Since the WDL (or rather, WDL50) tables take into account the 50-move rule (they return -2,-1,0,1,2 depending on whether the position is a loss, loss but 50-move draw, draw, win but 50-move draw, win), they should be used together with the DTZ50 tables (which store distance to zero for winning and losing positions and a slightly more complicated metric for the 50-move draw wins/losses which still guarantees conversion in case the 50-move rule is ignored). But I guess it would be possible, at the root, to first use DTZ50 to filter out the bad moves and then use DTM to select a move out of those that remain.
bob
Posts: 20943
Joined: Mon Feb 27, 2006 7:30 pm
Location: Birmingham, AL

Re: syzygy question

Post by bob »

syzygy wrote:
bob wrote:This has come up in Crafty discussions, and since I have intentionally not followed the W/D/L type endgame table discussions, I have a question.

One significant issue with W/D/L was "progress". IE you know whether a position is won or lost (or drawn) but you don't know how to make progress once you are in that particular endgame class. I assume this is still the case?

If so, is traditional DTM tables (or DTZ50 for that matter) the usual solution to handle the "make progress" case once in that specific endgame???

IE W/D/L used in the search, DTM/DTZ used at the root to make progress?
Yes, the engine is supposed to use the WDL tables within the search tree and the DTZ tables at the root.

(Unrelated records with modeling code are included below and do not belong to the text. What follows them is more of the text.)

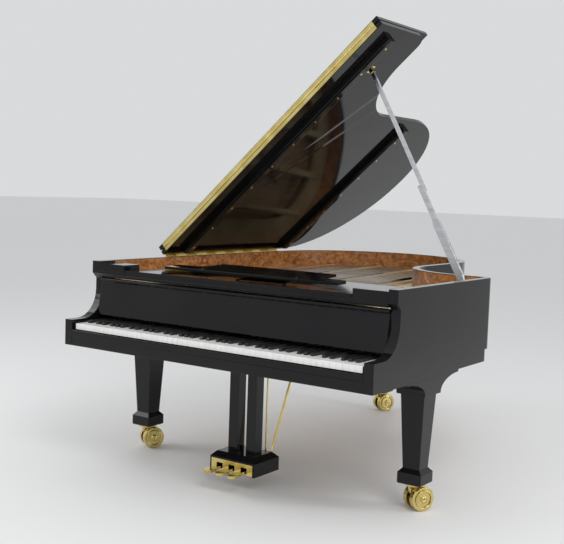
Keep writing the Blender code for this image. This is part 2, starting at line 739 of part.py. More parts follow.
def make_fallboard(looks):
    """The key cover, leaning back behind the keys, and the rail with end blocks above it."""
    half = HALF_WIDTH - ARM_WALL - 2 * FIT_GAP
    face = -FALLBOARD_THICKNESS
    top = FALLBOARD_LENGTH
    outline = [(face, -0.008), (0, -0.008), (0, top), (face - FALLBOARD_LIP * 0.6, top)]
    outline += [(face - FALLBOARD_LIP, top - 0.005), (face - FALLBOARD_LIP, top - 0.014), (face, top - 0.020)]
    board = prism("fallboard", outline, -half, half, looks["lacquer"], axis="X")
    board.location = (0, ARM_Y + FALLBOARD_PIVOT_DEPTH, KEY_TOP_Z + FALLBOARD_PIVOT_RISE)
    board.rotation_euler = (-FALLBOARD_LEAN, 0, 0)

    half = HALF_WIDTH - ARM_WALL - FIT_GAP
    rail_high = RIM_TOP - FRONT_RAIL_BELOW_TOP
    rail_low = rail_high - FRONT_RAIL_HEIGHT
    y = ARM_Y
    outline = [(y, rail_high), (y, rail_low + 0.013), (y - RAIL_BEAD, rail_low + 0.010)]
    outline += [(y - RAIL_BEAD, rail_low + 0.006), (y, rail_low + 0.003), (y, rail_low)]
    outline += [(y + FRONT_RAIL_THICKNESS, rail_low), (y + FRONT_RAIL_THICKNESS, rail_high)]
    rail = prism("front_rail", outline, -half, half, looks["lacquer"], axis="X")
    for side, name in ((-1, "rail_end_bass"), (1, "rail_end_treble")):
        near, far = sorted((side * (half - RAIL_END_WIDTH), side * half))
        low = (near, ARM_Y + 0.0002, rail_high - 0.006)
        high = (far, ARM_Y + ARM_DEPTH, RIM_TOP - RAIL_END_BELOW_TOP)
        join(rail, block(name, low, high, None))


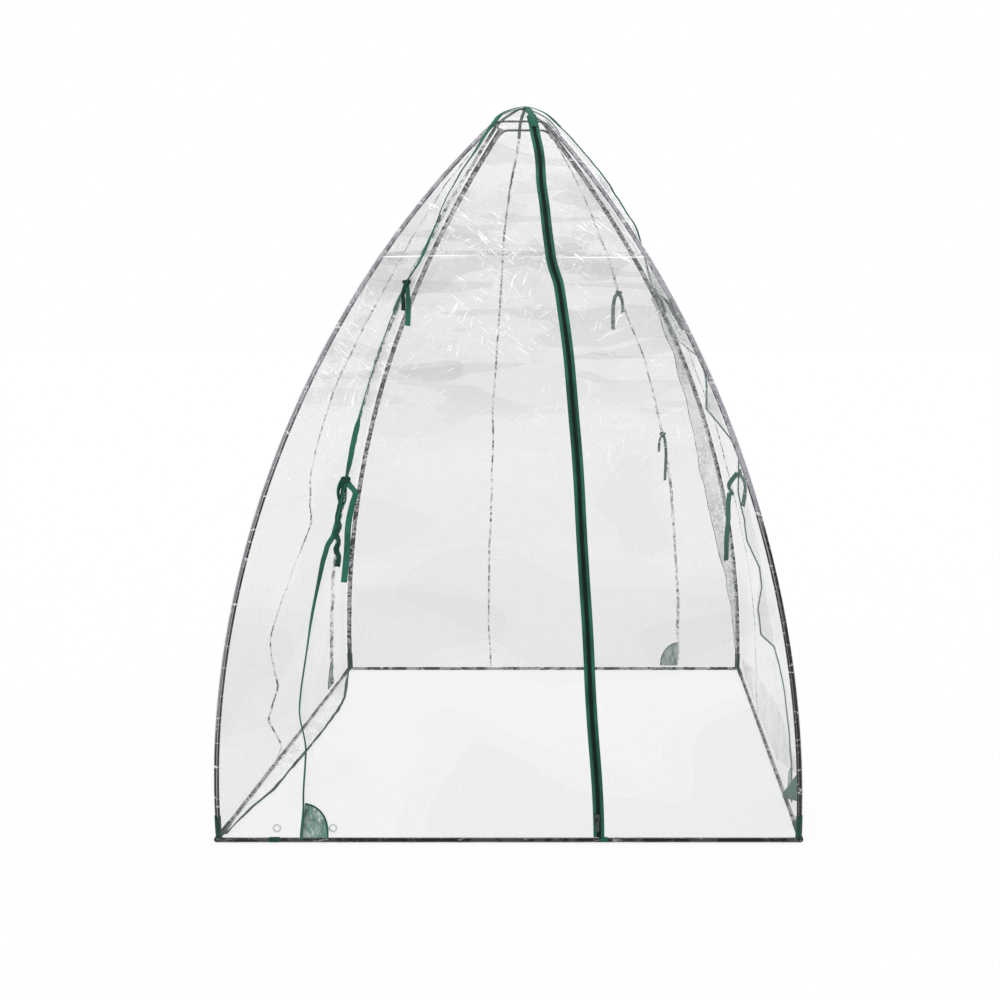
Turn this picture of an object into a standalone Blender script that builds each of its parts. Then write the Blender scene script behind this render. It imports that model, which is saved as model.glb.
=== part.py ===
"""Mini pop-up greenhouse: four spring-rod hoops inside a clear film cover with a zipped front door.

Metres, +Z up, standing on z = 0 with the door facing -Y. Run it in Blender 4.5.
"""

import math

import bmesh
import bpy
from mathutils import Matrix, Vector

# Overall shape. A face is curved only upwards: at one height it is straight from corner to corner.
FACE_REACH = 0.6995  # from the centre line to the film's outer side, at the widest height
BELLY_Z = 0.060  # height at which the faces are widest
TOP_REACH = 0.072
TOP_Z = 1.766  # where the faces end and the crown cap begins
PEAK_Z = 1.801
ZIP_SHIFT = 0.30  # the zip and the plain seams, as a share of the reach, right of a face's middle
TIE_SHIFT = -0.70  # the seams that carry the ties

# Film and clearances
FILM = 0.0006
GAP = 0.0004
FILM_BOTTOM = 0.0142
BEND = 0.006  # how far from a corner the film starts to bend round it

# Frame
ROD_R = 0.0030
ROD_DEPTH = 0.0070  # from the film to the rod of the face's own hoop
SIDE_DEPTH = 0.0130  # from the film of the next face to that rod
HOOP_CORNER_R = 0.014
HOOP_TOP_Z = 1.756
SLEEVE_IN_R = 0.0042
SLEEVE_OUT_R = 0.0047
BASE_R = 0.006  # flat to flat half-size of the twelve-sided base sleeve
BASE_WALL = 0.0010
BASE_REACH = 0.6938
BASE_ROD_INSET = 0.0010
BASE_HALF = 0.668
FERRULE_IN_R = 0.0033
FERRULE_OUT_R = 0.0038
FERRULE_HALF = 0.020

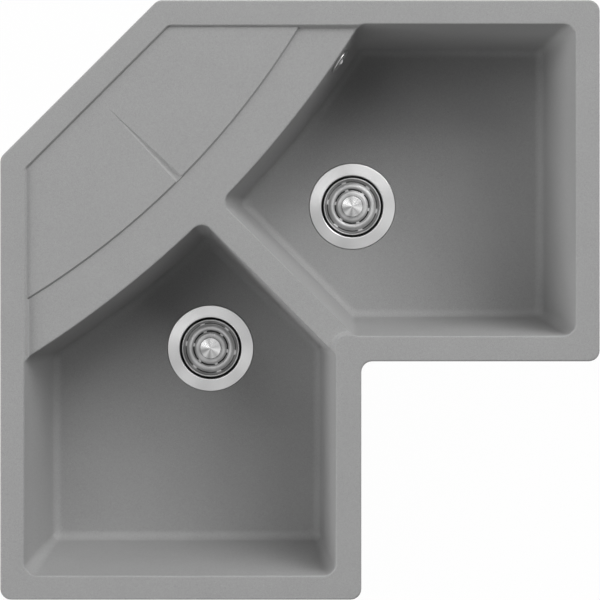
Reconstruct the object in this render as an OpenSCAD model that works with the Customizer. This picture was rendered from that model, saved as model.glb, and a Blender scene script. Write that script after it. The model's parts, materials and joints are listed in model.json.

To avoid unnatural moves caused by "DTZ-optimal" play, the engine could use DTZ to filter out all root moves that would lose half or a whole point and then search the remaining moves without probing any tables. This is what SF does. Some care has to be taken to avoid the possibility of spoiling a win by three-fold repetition (the trick is to switch to DTZ-optimal play immediately after the first repetition). If the root position is losing or drawn, this is basically swindle mode.

If DTZ tables are not available, then WDL tables can be used at the root to similarly filter out moves that the WDL tables tells you are bad. The remaining moves could then be searched while probing WDL tables after a capture or pawn move. This will of course not work in all positions.

Since the WDL (or rather, WDL50) tables take into account the 50-move rule (they return -2,-1,0,1,2 depending on whether the position is a loss, loss but 50-move draw, draw, win but 50-move draw, win), they should be used together with the DTZ50 tables (which store distance to zero for winning and losing positions and a slightly more complicated metric for the 50-move draw wins/losses which still guarantees conversion in case the 50-move rule is ignored). But I guess it would be possible, at the root, to first use DTZ50 to filter out the bad moves and then use DTM to select a move out of those that remain.
That is what I recalled from when this was first discussed, so it seems like nothing has really changed other than the cursed/blessed stuff. I suppose the question I need to consider next is whether to get rid of DTM completely and revert back to DTZ (which I used many moons ago with Ken's tables).